Warren Buffett's Berkshire Hathaway shifted investments in banks -- paring stakes in many of the financial industry's top names -- and bet on Barrick Gold despite years of chiding the precious metal.

Berkshire significantly reduced its stakes in JPMorgan Chase & Co and Wells Fargo & Co in the second quarter, according to a regulatory filing Friday (Saturday AEST).

His Goldman Sachs Group holding, a remnant of the financial crisis, was gone and even a wager on PNC Financial Services Group was cut. But Berkshire isn't giving up on banks, instead spending recent weeks further building its stake in Bank of America.

The second-quarter stock moves are consistent with Buffett's "extremely cautious" outlook expressed at this year's shareholders meeting, David Kass, a professor of finance at the University of Maryland's Robert H. Smith School of Business, said in an interview. "He's showing extreme caution by basically lightening up on his major banking investments except for Bank of America."

Buffett has famously called banks a good business as long as they don't make major mistakes. He has stood by longtime favourite Wells Fargo as it works to free itself from years of scandals.
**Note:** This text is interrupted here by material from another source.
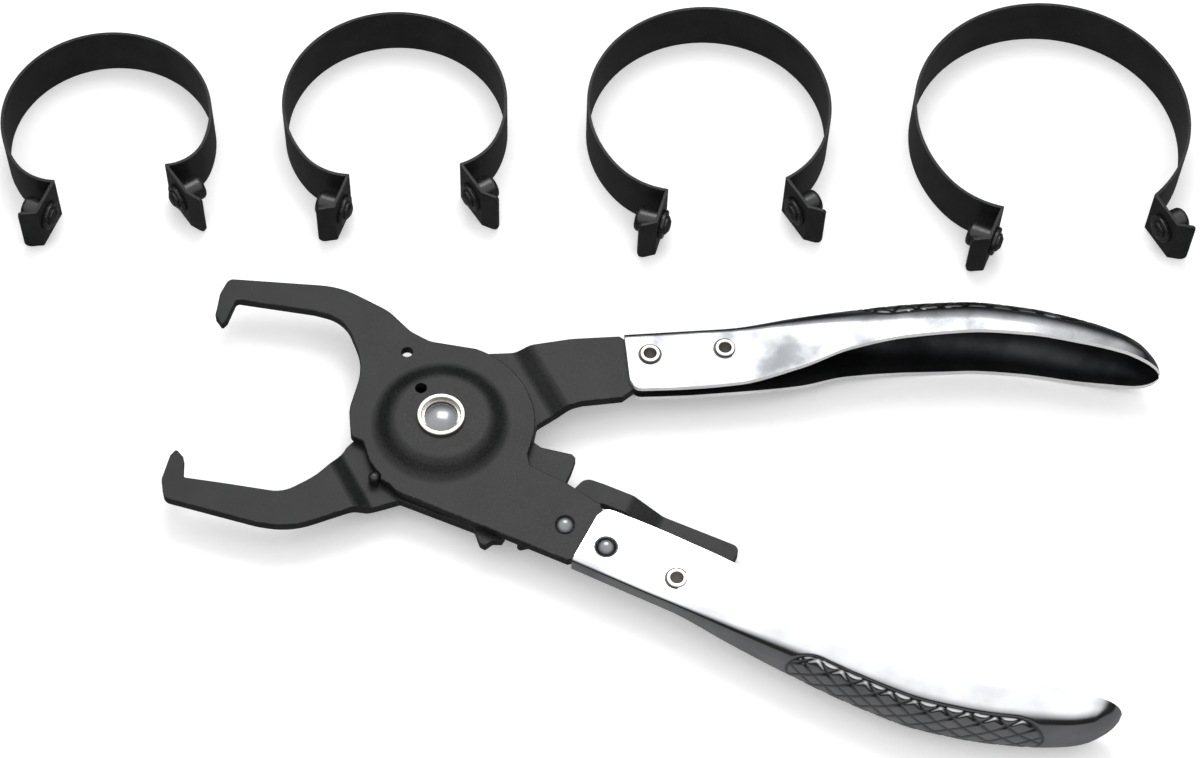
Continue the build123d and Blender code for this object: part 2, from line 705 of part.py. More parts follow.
# ---------------------------------------------------------------- ring bands
def band_strip(x, y, radius, left, right, left_turns, right_turns):
    """Open strip ring standing on edge, its ends bent into lugs and lips."""
    mid_r = radius - STRIP_T / 2
    base = Plane(origin=(PIVOT_X + x, PIVOT_Y + y, 0))
    left_end = degrees(atan2(left[1], left[0])) % 360 - 26
    right_end = degrees(atan2(right[1], right[0])) + 26
    with BuildPart() as strip:
        with BuildSketch(base):
            with BuildLine(mode=Mode.PRIVATE) as ring:
                arc = CenterArc((0, 0), mid_r, right_end, left_end - right_end)
                TangentArc(arc @ 1, left, tangent=arc % 1)
                TangentArc(arc @ 0, right, tangent=(arc % 0) * -1)
            trace(ring.line, line_width=STRIP_T)
            with Locations(left, right):
                Circle(STRIP_T / 2)
        extrude(amount=STRIP_W)
        for corner, turns, hand in ((left, left_turns, -1), (right, right_turns, 1)):
            lug = radians(turns[0])
            bend = (corner[0] + LUG_LENGTH * cos(lug), corner[1] + LUG_LENGTH * sin(lug))
            for start, heading, length, nip in (
                (corner, turns[0], LUG_LENGTH, 0),
                (bend, turns[1], LIP_LENGTH, 2.2),
            ):
                c = cos(radians(heading))
                s = sin(radians(heading))
                origin = (PIVOT_X + x + start[0], PIVOT_Y + y + start[1], 0)
                flat = Plane(origin=origin, x_dir=(c, s, 0), z_dir=(s, -c, 0))
                with BuildSketch(flat):
                    with BuildLine():
                        FilletPolyline(
                            [(0, 0), (length, 0), (length, STRIP_W), (0, STRIP_W)],
                            radius=[0, nip, nip / 2, 0],
                            close=True,
                        )
                    make_face()
                    if not nip:
                        with Locations((DRUM_ALONG, STRIP_W / 2)):
                            Circle(STUD_R, mode=Mode.SUBTRACT)
                extrude(amount=STRIP_T / 2, both=True)
            with BuildSketch(base):
                with Locations(bend):
                    Circle(STRIP_T / 2)
            extrude(amount=STRIP_W)
    return strip.part


def lug_plane(x, y, corner, heading, hand):
    """Section plane through a drum: first axis along the lug, second out to the drum."""
    c = cos(radians(heading))
    s = sin(radians(heading))
    middle = (corner[0] + DRUM_ALONG * c, corner[1] + DRUM_ALONG * s)
    origin = (PIVOT_X + x + middle[0], PIVOT_Y + y + middle[1], STRIP_W / 2)
    outward = (-hand * s, hand * c, 0)
    return Plane(origin=origin, x_dir=(c, s, 0), z_dir=(0, 0, hand)), origin, outward


def lug_drum(plane, origin, outward):
    """Drum with its stud through the lug, peened over the washer behind."""
    back = -STRIP_T / 2 - WASHER_T
    with BuildPart() as drum:
        with BuildSketch(plane):
            with BuildLine():
                FilletPolyline(
                    [
                        (0, back - 1.3),
                        (1.4, back - 1.3),
                        (2.7, back - 0.5),
                        (2.7, back),
                        (STUD_R, back),
                        (STUD_R, STRIP_T / 2),
                        (DRUM_R, STRIP_T / 2),
                        (DRUM_R, STRIP_T / 2 + DRUM_LENGTH),
                        (0, STRIP_T / 2 + DRUM_LENGTH),
                    ],
                    radius=[0, 0.8, 0.3, 0, 0, 0, 0, 1.4, 0],
                    close=True,
                )
            make_face()
        revolve(axis=Axis(origin, outward))
    return drum.part


def lug_washer(plane, origin, outward):
    """Washer between the lug and the peened stud end."""
    with BuildPart() as washer:
        with BuildSketch(plane):
            with BuildLine():
                FilletPolyline(
                    [
                        (STUD_R, -STRIP_T / 2),
                        (WASHER_R, -STRIP_T / 2),
                        (WASHER_R, -STRIP_T / 2 - WASHER_T),
                        (STUD_R, -STRIP_T / 2 - WASHER_T),
                    ],
                    radius=[0, 0.3, 0.5, 0],
                    close=True,
                )
            make_face()
        revolve(axis=Axis(origin, outward))
    return washer.part


for band, x, y, radius, left, right, left_turns, right_turns in BANDS:
    strip = band_strip(x, y, radius, left, right, left_turns, right_turns)
    strip.label = band + "_strip"
    export_step(strip, "parts/" + band + "_strip.step")
    for side, corner, turns, hand in (("left", left, left_turns, -1), ("right", right, right_turns, 1)):
        plane, origin, outward = lug_plane(x, y, corner, turns[0], hand)
        drum = lug_drum(plane, origin, outward)
        drum.label = band + "_" + side + "_drum"
        export_step(drum, "parts/" + band + "_" + side + "_drum.step")
        washer = lug_washer(plane, origin, outward)
        washer.label = band + "_" + side + "_washer"
        export_step(washer, "parts/" + band + "_" + side + "_washer.step")
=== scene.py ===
"""Ratcheting band pliers with four loose ring bands, dressed for the bench top."""

from __future__ import annotations

import json
import logging
import math
from dataclasses import dataclass
from enum import Enum
from typing import Any

import bpy
from mathutils import Matrix, Vector

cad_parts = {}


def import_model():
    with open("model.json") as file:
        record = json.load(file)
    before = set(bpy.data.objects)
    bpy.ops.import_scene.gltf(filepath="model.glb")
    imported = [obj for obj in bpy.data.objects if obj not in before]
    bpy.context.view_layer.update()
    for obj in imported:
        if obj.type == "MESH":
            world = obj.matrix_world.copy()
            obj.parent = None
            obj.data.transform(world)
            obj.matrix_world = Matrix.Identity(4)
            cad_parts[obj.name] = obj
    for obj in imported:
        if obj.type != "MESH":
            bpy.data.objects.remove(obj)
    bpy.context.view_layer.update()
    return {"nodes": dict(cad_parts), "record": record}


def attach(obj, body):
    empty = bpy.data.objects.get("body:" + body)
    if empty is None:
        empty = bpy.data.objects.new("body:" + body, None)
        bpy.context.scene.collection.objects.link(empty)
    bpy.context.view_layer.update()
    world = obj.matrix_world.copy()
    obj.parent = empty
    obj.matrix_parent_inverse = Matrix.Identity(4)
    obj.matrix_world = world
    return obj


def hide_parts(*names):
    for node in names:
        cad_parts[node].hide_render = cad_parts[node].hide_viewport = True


log = logging.getLogger("band_pliers")

MM = 0.001
PIVOT = Vector((-38.2, -31.9, 11.5))


class GripSide(Enum):
    """Which way a grip's closed spine faces, looking along it from the pivot."""

    LEFT = 1
    RIGHT = -1


class Slot(Enum):
    """Material slots of the record that pieces take their finish from."""

    BLACK_STEEL = "black_steel"
    BLACK_FIXING = "black_fixing"
    BRIGHT_HANDLE = "bright_handle"
    BRIGHT_FIXING = "bright_fixing"
    SPRING_WIRE = "spring_wire"


# ------------------------------------------------------------------ small tools
def linear(code: str) -> tuple[float, float, float, float]:
    """Turn an sRGB hex colour into the linear values that shaders use.

    Args:
        code: Six hex digits with a leading hash.

    Returns:
        Linear red, green and blue, with alpha 1.
    """
    channels = [int(code[i : i + 2], 16) / 255 for i in (1, 3, 5)]
    bent = [c / 12.92 if c <= 0.04045 else ((c + 0.055) / 1.055) ** 2.4 for c in channels]
    return (bent[0], bent[1], bent[2], 1.0)


def per_metre(size_mm: float) -> float:
    """Texture scale whose features are size_mm across.

    Args:
        size_mm: Width of a feature in millimetres.

    Returns:
        Scale for object coordinates in metres.
    """
    return 1000.0 / size_mm


def add_node(
    tree: bpy.types.NodeTree,
    kind: str,
    inputs: dict[Any, Any] | None = None,
    stops: list[tuple[float, tuple[float, float, float, float]]] | None = None,
    **settings: Any,
) -> bpy.types.Node:
    """Add one shader node with its settings, values and links.

    Args:
        tree: Node tree to add to.
        kind: Blender's node type name.
        inputs: Input name or index to a constant, or to the output socket that feeds it.
        stops: Position and linear colour of each stop, in order, for a colour ramp.
        **settings: Attributes of the node itself.

    Returns:
        The new node.
    """
    node = tree.nodes.new(kind)
    for name, value in settings.items():
        setattr(node, name, value)
    for key, value in (inputs or {}).items():
        if isinstance(value, bpy.types.NodeSocket):
            tree.links.new(value, node.inputs[key])
        else:
            node.inputs[key].default_value = value
    for index, (position, colour) in enumerate(stops or []):
        elements = node.color_ramp.elements
        element = elements[index] if index < 2 else elements.new(position)
        element.position = position
        element.color = colour
    return node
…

Bank of America ranks as Berkshire's biggest bank holding by market value and its second-largest common-stock investment overall behind Apple.

Berkshire trimmed other stakes in financial firms. Buffett's company cut a holding in M&T Bank and an investment in Bank of New York Mellon. Even wagers on Visa and Mastercard were reduced in the second quarter.

Berkshire took a new position in Barrick Gold, buying 20.9 million shares, or 1.2 per cent of the company’s outstanding stock, with a current market value of US$565 million.

While the filing discloses the holdings overseen by Buffett as well as his deputies Todd Combs and Ted Weschler, the move marks a shift for a company run by an investor who has expressed his disdain for gold.

Buffett, Berkshire's chairman and chief executive officer, has previously chided investors who chose to bet on gold over stocks because of fears of runaway federal budget deficits.

"The magical metal was no match for the American mettle," Buffett said in his annual letter to shareholders released in 2019.

Kass called the Barrick investment "the biggest shock" from Friday's filing, and suggested that the size means it could be a stake made by Combs or Weschler.

"Still, you would think they would share Warren Buffett's sceptical philosophy of investing in gold, which he's expressed at several annual meetings as well as his letters to shareholders," Kass said. "Yet this suddenly shows up in his portfolio, almost as a hedge against possible bad times."